O peso dos impostos sobre os diamantes aumenta os custos dos equipamentos — hoje, as brocas diamantadas têm preços de 15% a 20% maiores que as convencionais, que custam de 60 000 a120 000 reais.
"O mais lógico seria, no nosso caso, o diamante sintético ser classificado como insumo industrial, o que diminuiria a carga tributária e seu impacto no preço de nosso produto final", afirma Waldman. "Se isso acontecesse, nosso equipamento poderia ter custo semelhante ao dos equipamentos de perfuração tradicionais."
O caso da CVD mostra como a burocracia atrapalha o desenvolvimento de tecnologias estratégicas para o país. Criar equipamentos para extração de petróleo mais resistentes e a custos competitivos ajudaria a impulsionar a exploração das reservas do pré-sal.
Cada vez que um cilindro convencional precisa ser substituído, a plataforma de petróleo deixa de operar por até dois dias. A cada 24 horas de interrupção, o prejuízo é estimado entre 500.000 e 1 milhão de reais.
Para levar o projeto adiante, a CVD tem um acordo com a Petrobras. Responsável por 80% do consumo de brocas de perfuração de óleo e gás no país, a estatal assumiu os custos dos testes dos equipamentos em campo, que já consumiram mais de 1 milhão de reais em investimentos."Com custos menores, poderíamos acelerar o desenvolvimento", afirma Waldman.
Enquanto espera concluir o desenvolvimento das brocas para petróleo, a CVD sobrevive fornecendo equipamentos para outros tipos de cliente. Em 2011, a empresa faturou 1,5 milhão de reais — boa parte disso veio da venda de brocas odontológicas com ponta de diamante para consultórios dentários.

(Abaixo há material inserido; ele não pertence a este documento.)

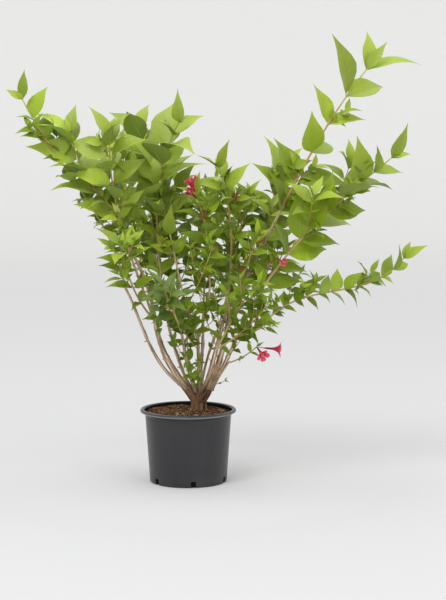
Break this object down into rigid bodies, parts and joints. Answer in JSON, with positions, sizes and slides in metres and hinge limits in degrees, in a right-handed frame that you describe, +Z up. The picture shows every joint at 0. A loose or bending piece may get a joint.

As brocas para a área de petróleo e gás ainda estão em fase final de teste. Por enquanto, geram dinheiro apenas com a venda dos protótipos. Com o crescimento da cadeia de petróleo e gás no Brasil, Waldman estima que só a Petrobras consumirá 2.000 brocas por ano. “Quando esse mercado explodir, vamos precisar ter preços competitivos", diz ele. "Ou então correremos o risco de perder mercado para outras tecnologias."